Roger Gathmann said...

Interesting idea, mr. nfv. But why treasury? Dean, I think, is much more of a healthcare guy. I think I'd rather seem him at Health and Human services.

Which reminds me - in general, the cabinet under Bush consisted of non-entities, and that was intentional. The only people we knew were defense and state, while treasury only became a big post after the crisis. I hope Obama lifts the profile of Labor, the Interior, Commerce and the Treasury, so that they are equally weighted and - to use the tired biz term - synergized. I don't want labor to be the fifth fuckin wheel.

northanger said...

i like the weighting idea roger. could be the problem i have with this super focus on the TS. especially since we're at war. am i wrong to think of the economy as a "war economy"? then yes, Summers is problematic.

northanger said...

i know Wall Street likes Summers because he's smart & he knows finance. i hate counting ovaries, but the main reason Summers is ironically problematic (from a "we are at war" standpoint) involves women in combat.

Roger Gathmann said...

Well, North, I'll believe Summers when I see it. To tell you the truth, I think the rush to put his name forward in the papers might well have pissed Obama off - he should definitely look at it as a sign that this is a man who uses his clique in the media. And that might not be to Obama's benefit.

northanger said...

yeah, Summers doesn't quite fit the no drama, no leak rule.
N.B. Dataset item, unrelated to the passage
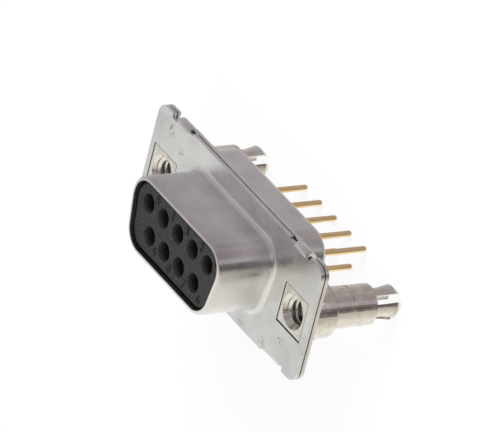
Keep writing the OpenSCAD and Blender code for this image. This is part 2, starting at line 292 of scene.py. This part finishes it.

btw, i know the economy is important, but the war on terror doesn't suddenly disappear when Obama takes office. things just click in place for me when i think, "war economy". then i realize men & women were serving multiple deployments, being wounded & dying for this country, while this country put military families' jobs, savings, retirement & homes at stake. forgive me if i think Wall Street should show some grit. or that somehow – with capitalism's vaunted innovation & willingness to risk – keep credit moving.